For blacks in tennis Gibson’s acceptance at the U.S. Nationals was as special as Robinson’s first game as a Major League player. Indeed, a USTA panel recently ranked Gibson’s appearance at the 1950 U.S. Championships as the No. 1 moment in black tennis history. Gibson’s contributions, however, were not limited to the tennis court and were appreciated by people of every race. She was named Associated Press and Babe Zaharias Woman Athlete of the Year in 1957-58 and was honored with a New York ticker-tape parade after becoming the first black to win Wimbledon.

“We all know people who influence us and, if we are lucky, we meet a few in our lives who improve us,” said tennis legend Billie Jean King. “Althea Gibson improved my life and the lives of countless others.

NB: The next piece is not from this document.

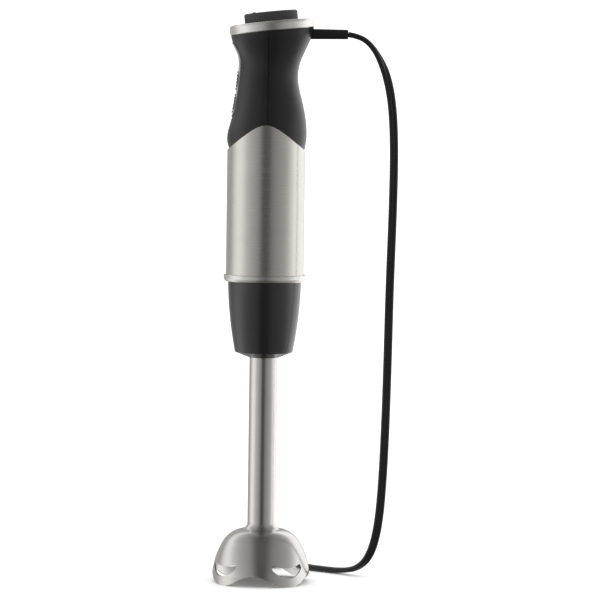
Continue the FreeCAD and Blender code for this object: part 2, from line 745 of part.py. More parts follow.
def rear_grip(body):
    return body.common(box(SEAM_X + SEAM_GAP, 60, -60, 60, 200, 420))


def grip_screws():
    screws = []
    for y in (-21.4, 21.4):
        piece = screw(2.2, 1.6, 1.15, 20)
        piece.rotate(V(0, 0, 0), Y_AXIS, 90)
        piece.translate(V(10.3 + FIT, y, 307))
        screws.append(piece)
    return group(screws)


# ---- tilted top ------------------------------------------------------------------------------
def top_collar():
    """Silver cap ring on the grip's top, with a skirt inside the shells."""
    round_r = 2.2
    bend = round_r * (1 - math.sqrt(0.5))
    plate = turned([
        (4.7, 3.0), (20.6, 3.0), (20.6, 0), (COLLAR_R - 0.5, 0), (COLLAR_R, 0.5),
        (COLLAR_R, COLLAR_H - round_r),
        ((COLLAR_R - bend, COLLAR_H - bend), (COLLAR_R - round_r, COLLAR_H)), (4.7, COLLAR_H),
    ])
    skirt = ring(22.6, 20.6, -4, 1)
    body = plate.fuse(skirt)
    cuts = [box(10, 40, -8.6, 8.6, -6, 0), box(10, 21, -9, 9, -6, 2)]
    for u, v in collar_screw_places():
        cuts.append(cylinder(1.3, -2, 10, u, v))
    return tilted(body.cut(cuts))


def collar_screws():
    screws = []
    for u, v in collar_screw_places():
        piece = screw(2.2, 1.3, 1.15, 15)
        piece.translate(V(u, v, COLLAR_H + FIT))
        screws.append(piece)
    return tilted(group(screws))


def speed_potentiometer():
    body = ring(8.0, STEM_R + RUN, -7.5, 3.0 - FIT)
    bushing = ring(4.6, STEM_R + RUN, 2, COLLAR_H + 2.6)
    tags = box(-4, 4, 7, 10, -6.5, -5.7)
    return tilted(joined([body, bushing, tags]))


def potentiometer_nut():
    return tilted(polygon_rod(7.4, 6, COLLAR_H + FIT, COLLAR_H + 2).cut(cylinder(4.6 + FIT, 0, 20)))


def dial_stem():
    stem = cylinder(STEM_R, -6, DIAL_TOP - 1.5)
    flat = box(-5, 5, STEM_R - 0.7, 5, COLLAR_H + 3.2, 20)
    return tilted(stem.cut(flat))


def speed_dial():
    """Fluted knob, hollow below, with a small pointer on its top edge."""
    top = DIAL_TOP
    knob = turned([
        (STEM_R + 2.8, COLLAR_H + 3.4), (STEM_R + 2.8, top - 2.4), (DIAL_R - 2.4, top - 2.4),
        (DIAL_R - 2.4, DIAL_BASE), (DIAL_R, DIAL_BASE), (DIAL_R, top - 1.0),
        ((DIAL_R - 0.3, top - 0.3), (DIAL_R - 1.0, top)), (0, top), (0, COLLAR_H + 3.4),
    ])
    flute = cylinder(0.42, DIAL_BASE - 1, top - 1.2, DIAL_R + 0.12, 0)
    pointer = cylinder(1.1, top - 0.5, top + 0.5, DIAL_R - 2.6, 0)
    pointer.rotate(V(0, 0, 0), Z_AXIS, 225)
    bore = cylinder(STEM_R + FIT, 0, top - 1.5 + FIT)
    bore = bore.cut(box(-5, 5, STEM_R - 0.7 + FIT, 5, COLLAR_H + 3.2 - FIT, 20))
    return tilted(knob.cut(around(flute, DIAL_FLUTES)).fuse(pointer).cut(bore))


# ---- controls --------------------------------------------------------------------------------
def front_panel():
    outline = rounded_bar(-40, -10, PANEL_HALF, PANEL_LOW, PANEL_HIGH, 4.0)
    panel = grip_loft(PANEL_PROUD).common(outline).cut(grip_loft(FIT))
    holes = []
    for z in BUTTON_HEIGHTS.values():
        half = BUTTON_LONG + FREE
        holes.append(stadium(-40, -5, BUTTON_HALF + FREE, z - half, z + half))
    return panel.cut(holes)


def button(name):
    """Ribbed push button that slides into the grip along X."""
    z = BUTTON_HEIGHTS[name]
    face = stadium(-40, -15.6, BUTTON_HALF, z - BUTTON_LONG, z + BUTTON_LONG)
    face = face.common(grip_loft(BUTTON_PROUD))
    ribs = []
    for i in range(-2, 3):
        height = z + i * 2.4
        ribs.append(box(-40, -5, -4.2, 4.2, height - 0.45, height + 0.45))
    dented = face.cut([r.cut(grip_loft(BUTTON_PROUD - 0.5)) for r in ribs])
    flange = rounded_bar(-15.9, -15.0, BUTTON_HALF + 1.2, z - BUTTON_LONG - 0.7,
                         z + BUTTON_LONG + 0.7, 2.0)
    plunger = rod(1.5, V(-15.5, 0, z), V(SWITCH_FACE - 2.65, 0, z))
    return joined([dented, flange, plunger])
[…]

She was the first to break so many barriers and from the fist time I saw her play when I was 13 years old, she became, and remained, one of my true heroines.”

Former pro and U.S. Fed Cup captain Zina Garrison, who attended Gibson’s camp as a junior, also considers her a heroine.
“She pushed me as if I were a pro, not a junior,’’ Garrison said. “She wouldn’t let me be a wimp when being a wimp was all I wanted to be.”

Though Venus and Serena Williams never saw Gibson play, both said they were touched by her life. “It would be foolish to forget Althea,’’ Venus said.

After retiring on top of the tennis world, Gibson took advantage of her name to try other challenging careers. She recorded an album for Dot Records; got a bit part in Horse Soldiers, a 1959 John Wayne movie and spent a few years on the women’s professional golf tour. When she couldn’t find her niche pursing those careers, she worked for more than 15 years in public relations-type positions in New Jersey. She often was beset by financial woes.

Depressed and nearly broke after losing her job with the Governor’s Commission on Physical Fitness in the early 1990s, she had a stroke and lived as a recluse in her East Orange, N.J. home until she died. King, Garrison and former New York mayor David Dinkins were among a handful of people that she would allow to visit.

“It’s unfortunate that she never realized and reaped the rewards that she was due,’’ said Dinkens, a USTA board member.